• _What you need to do_
Begin with the first line of the entries below and reproduce each line exactly, ending with the line that holds "const POST_SPACING = 156;".

_ _ _ _ _

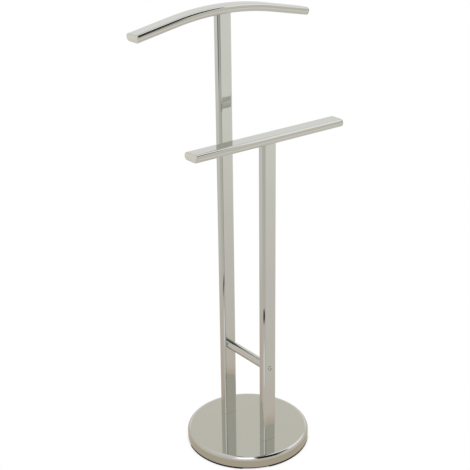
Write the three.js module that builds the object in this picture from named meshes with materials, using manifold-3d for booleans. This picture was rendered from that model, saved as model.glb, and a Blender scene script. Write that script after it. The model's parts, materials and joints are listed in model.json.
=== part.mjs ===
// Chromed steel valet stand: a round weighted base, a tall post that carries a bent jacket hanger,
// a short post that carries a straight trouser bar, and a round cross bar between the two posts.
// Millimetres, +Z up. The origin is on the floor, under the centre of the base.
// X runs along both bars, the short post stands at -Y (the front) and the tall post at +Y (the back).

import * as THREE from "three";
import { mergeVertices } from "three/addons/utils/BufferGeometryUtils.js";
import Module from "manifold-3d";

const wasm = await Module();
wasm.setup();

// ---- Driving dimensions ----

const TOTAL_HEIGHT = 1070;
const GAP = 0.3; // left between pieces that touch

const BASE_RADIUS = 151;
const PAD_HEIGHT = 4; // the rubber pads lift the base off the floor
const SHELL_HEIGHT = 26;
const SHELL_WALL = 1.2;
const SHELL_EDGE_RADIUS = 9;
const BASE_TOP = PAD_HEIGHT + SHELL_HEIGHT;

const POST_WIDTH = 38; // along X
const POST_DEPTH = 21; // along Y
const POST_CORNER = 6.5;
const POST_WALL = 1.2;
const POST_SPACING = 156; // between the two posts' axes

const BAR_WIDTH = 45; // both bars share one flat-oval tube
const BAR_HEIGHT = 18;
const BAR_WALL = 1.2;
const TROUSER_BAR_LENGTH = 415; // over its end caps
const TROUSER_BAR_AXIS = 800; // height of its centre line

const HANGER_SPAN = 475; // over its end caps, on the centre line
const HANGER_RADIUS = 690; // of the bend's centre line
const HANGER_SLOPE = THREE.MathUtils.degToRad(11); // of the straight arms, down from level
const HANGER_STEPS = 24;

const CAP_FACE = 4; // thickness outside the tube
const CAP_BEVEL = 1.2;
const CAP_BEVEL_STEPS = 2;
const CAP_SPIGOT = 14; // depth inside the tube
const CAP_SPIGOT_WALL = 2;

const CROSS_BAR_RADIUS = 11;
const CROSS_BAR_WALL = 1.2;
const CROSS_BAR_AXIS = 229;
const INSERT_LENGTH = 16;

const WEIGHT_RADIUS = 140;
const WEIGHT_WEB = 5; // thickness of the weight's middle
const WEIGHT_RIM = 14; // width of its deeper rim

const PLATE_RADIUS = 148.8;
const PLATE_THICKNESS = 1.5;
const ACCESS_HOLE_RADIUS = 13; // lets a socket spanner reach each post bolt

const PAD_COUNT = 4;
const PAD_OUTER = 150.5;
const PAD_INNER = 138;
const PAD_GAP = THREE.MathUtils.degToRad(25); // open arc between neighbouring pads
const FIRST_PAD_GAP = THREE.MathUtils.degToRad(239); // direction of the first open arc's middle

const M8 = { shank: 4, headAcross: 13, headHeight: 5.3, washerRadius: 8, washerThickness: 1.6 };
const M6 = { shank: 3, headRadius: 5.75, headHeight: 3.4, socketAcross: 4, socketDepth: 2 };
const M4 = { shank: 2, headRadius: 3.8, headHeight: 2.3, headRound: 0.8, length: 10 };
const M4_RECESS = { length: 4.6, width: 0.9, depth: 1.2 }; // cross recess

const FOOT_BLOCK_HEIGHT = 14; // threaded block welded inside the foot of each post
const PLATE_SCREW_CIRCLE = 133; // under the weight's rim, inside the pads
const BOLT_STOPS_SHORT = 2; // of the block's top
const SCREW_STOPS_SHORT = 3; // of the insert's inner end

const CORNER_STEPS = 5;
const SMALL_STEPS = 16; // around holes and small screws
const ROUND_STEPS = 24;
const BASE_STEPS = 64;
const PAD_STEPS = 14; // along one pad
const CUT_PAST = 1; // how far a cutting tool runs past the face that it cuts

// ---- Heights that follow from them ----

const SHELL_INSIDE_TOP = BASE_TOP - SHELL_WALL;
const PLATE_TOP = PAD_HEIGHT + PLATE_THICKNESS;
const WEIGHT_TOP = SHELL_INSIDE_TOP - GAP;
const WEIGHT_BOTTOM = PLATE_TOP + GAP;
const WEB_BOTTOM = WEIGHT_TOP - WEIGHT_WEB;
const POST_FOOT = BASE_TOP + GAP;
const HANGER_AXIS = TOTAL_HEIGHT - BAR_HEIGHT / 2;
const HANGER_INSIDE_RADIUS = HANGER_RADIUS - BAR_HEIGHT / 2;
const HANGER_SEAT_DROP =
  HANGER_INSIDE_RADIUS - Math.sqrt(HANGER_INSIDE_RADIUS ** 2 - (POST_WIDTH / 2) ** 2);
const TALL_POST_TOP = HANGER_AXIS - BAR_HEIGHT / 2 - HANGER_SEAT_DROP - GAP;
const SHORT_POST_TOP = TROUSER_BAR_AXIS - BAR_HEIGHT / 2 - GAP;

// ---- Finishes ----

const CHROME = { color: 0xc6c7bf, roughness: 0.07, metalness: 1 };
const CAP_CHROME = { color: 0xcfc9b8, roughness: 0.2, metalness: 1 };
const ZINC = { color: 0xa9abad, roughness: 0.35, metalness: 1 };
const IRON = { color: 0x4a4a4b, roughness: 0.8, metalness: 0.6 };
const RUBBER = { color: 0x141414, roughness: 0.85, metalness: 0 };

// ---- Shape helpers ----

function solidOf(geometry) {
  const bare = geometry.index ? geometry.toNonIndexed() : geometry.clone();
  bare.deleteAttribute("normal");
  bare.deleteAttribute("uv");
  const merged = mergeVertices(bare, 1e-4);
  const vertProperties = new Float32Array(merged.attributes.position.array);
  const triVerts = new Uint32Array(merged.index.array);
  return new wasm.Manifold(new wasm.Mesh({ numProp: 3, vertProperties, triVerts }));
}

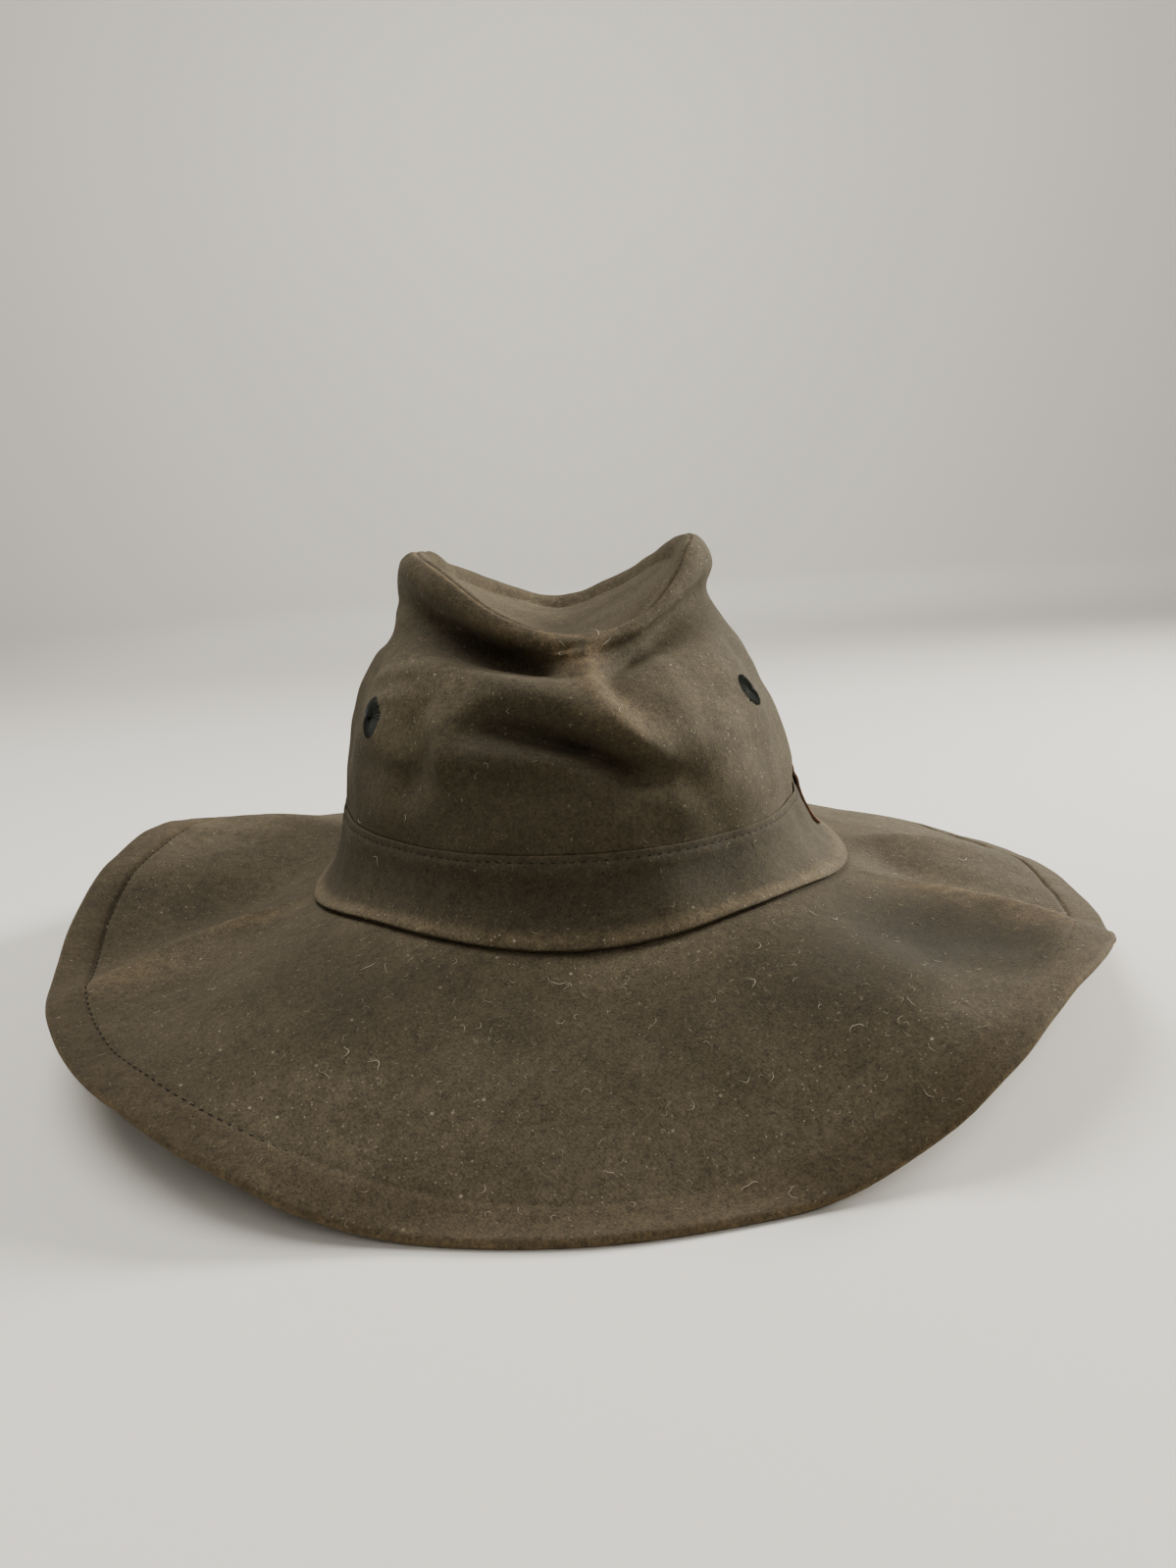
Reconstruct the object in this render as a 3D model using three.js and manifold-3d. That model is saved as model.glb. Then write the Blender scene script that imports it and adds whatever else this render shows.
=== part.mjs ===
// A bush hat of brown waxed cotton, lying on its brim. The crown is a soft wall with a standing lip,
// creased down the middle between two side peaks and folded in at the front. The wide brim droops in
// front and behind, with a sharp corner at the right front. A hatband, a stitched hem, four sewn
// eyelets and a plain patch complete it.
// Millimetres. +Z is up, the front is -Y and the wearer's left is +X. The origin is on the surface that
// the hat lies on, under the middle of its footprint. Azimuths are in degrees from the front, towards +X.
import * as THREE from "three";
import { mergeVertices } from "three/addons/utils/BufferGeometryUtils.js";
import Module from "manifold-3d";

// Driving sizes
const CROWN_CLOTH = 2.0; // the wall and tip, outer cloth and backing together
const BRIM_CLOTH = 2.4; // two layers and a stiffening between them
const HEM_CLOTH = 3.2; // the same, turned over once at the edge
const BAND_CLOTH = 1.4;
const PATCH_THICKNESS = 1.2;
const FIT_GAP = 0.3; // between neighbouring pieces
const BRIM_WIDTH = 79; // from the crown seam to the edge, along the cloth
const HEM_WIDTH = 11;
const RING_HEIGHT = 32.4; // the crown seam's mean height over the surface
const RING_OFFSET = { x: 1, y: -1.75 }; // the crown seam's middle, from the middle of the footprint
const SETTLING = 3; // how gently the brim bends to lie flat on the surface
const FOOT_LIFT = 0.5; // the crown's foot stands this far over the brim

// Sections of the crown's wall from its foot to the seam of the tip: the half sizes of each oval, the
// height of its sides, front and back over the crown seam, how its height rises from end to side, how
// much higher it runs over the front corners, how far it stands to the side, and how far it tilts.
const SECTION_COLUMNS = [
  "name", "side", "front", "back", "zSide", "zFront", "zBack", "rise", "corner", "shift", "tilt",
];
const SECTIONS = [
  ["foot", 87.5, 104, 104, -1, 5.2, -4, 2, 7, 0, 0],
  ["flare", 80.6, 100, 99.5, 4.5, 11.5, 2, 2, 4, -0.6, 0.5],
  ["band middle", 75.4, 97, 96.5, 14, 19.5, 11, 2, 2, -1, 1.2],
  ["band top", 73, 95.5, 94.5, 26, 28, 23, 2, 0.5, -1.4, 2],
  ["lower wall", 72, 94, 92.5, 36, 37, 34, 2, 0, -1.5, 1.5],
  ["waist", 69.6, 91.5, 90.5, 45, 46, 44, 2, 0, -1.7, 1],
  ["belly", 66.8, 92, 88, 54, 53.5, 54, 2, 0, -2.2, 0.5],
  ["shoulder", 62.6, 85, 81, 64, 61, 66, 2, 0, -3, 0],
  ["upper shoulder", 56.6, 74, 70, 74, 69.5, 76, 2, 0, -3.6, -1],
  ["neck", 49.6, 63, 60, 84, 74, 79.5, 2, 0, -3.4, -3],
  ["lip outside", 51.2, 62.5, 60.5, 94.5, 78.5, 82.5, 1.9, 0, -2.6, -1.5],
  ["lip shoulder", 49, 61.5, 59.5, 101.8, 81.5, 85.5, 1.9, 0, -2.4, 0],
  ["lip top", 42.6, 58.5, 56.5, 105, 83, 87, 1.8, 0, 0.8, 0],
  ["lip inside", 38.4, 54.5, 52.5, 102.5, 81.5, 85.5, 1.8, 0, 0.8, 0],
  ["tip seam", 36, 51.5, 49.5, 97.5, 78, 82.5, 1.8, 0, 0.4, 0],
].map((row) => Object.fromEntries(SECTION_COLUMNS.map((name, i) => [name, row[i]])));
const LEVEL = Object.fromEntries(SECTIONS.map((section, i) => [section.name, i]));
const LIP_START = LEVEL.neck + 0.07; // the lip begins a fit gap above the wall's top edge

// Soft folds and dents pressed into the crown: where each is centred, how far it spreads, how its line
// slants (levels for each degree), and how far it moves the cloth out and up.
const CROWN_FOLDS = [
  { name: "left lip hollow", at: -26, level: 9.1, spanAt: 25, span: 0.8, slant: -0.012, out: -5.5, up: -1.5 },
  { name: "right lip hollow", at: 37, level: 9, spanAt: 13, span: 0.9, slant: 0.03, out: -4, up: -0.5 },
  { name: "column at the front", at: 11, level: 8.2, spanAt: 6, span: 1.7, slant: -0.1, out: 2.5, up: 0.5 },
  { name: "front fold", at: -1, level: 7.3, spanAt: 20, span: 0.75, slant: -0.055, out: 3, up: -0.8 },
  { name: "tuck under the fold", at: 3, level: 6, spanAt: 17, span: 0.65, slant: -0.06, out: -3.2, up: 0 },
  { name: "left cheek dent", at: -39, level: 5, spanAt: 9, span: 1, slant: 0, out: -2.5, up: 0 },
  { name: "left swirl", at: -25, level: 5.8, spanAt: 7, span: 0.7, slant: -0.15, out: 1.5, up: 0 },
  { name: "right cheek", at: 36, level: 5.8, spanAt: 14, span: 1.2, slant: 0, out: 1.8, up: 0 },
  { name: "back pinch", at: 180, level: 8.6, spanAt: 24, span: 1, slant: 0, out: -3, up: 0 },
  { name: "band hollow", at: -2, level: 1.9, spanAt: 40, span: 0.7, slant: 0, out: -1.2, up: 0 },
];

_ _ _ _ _

• _Solution_
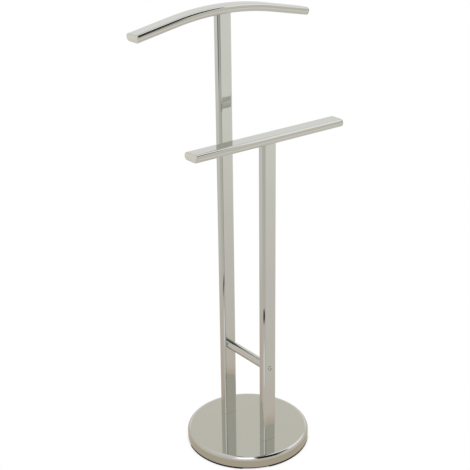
Write the three.js module that builds the object in this picture from named meshes with materials, using manifold-3d for booleans. This picture was rendered from that model, saved as model.glb, and a Blender scene script. Write that script after it. The model's parts, materials and joints are listed in model.json.
=== part.mjs ===
// Chromed steel valet stand: a round weighted base, a tall post that carries a bent jacket hanger,
// a short post that carries a straight trouser bar, and a round cross bar between the two posts.
// Millimetres, +Z up. The origin is on the floor, under the centre of the base.
// X runs along both bars, the short post stands at -Y (the front) and the tall post at +Y (the back).

import * as THREE from "three";
import { mergeVertices } from "three/addons/utils/BufferGeometryUtils.js";
import Module from "manifold-3d";

const wasm = await Module();
wasm.setup();

// ---- Driving dimensions ----

const TOTAL_HEIGHT = 1070;
const GAP = 0.3; // left between pieces that touch

const BASE_RADIUS = 151;
const PAD_HEIGHT = 4; // the rubber pads lift the base off the floor
const SHELL_HEIGHT = 26;
const SHELL_WALL = 1.2;
const SHELL_EDGE_RADIUS = 9;
const BASE_TOP = PAD_HEIGHT + SHELL_HEIGHT;

const POST_WIDTH = 38; // along X
const POST_DEPTH = 21; // along Y
const POST_CORNER = 6.5;
const POST_WALL = 1.2;
const POST_SPACING = 156; // between the two posts' axes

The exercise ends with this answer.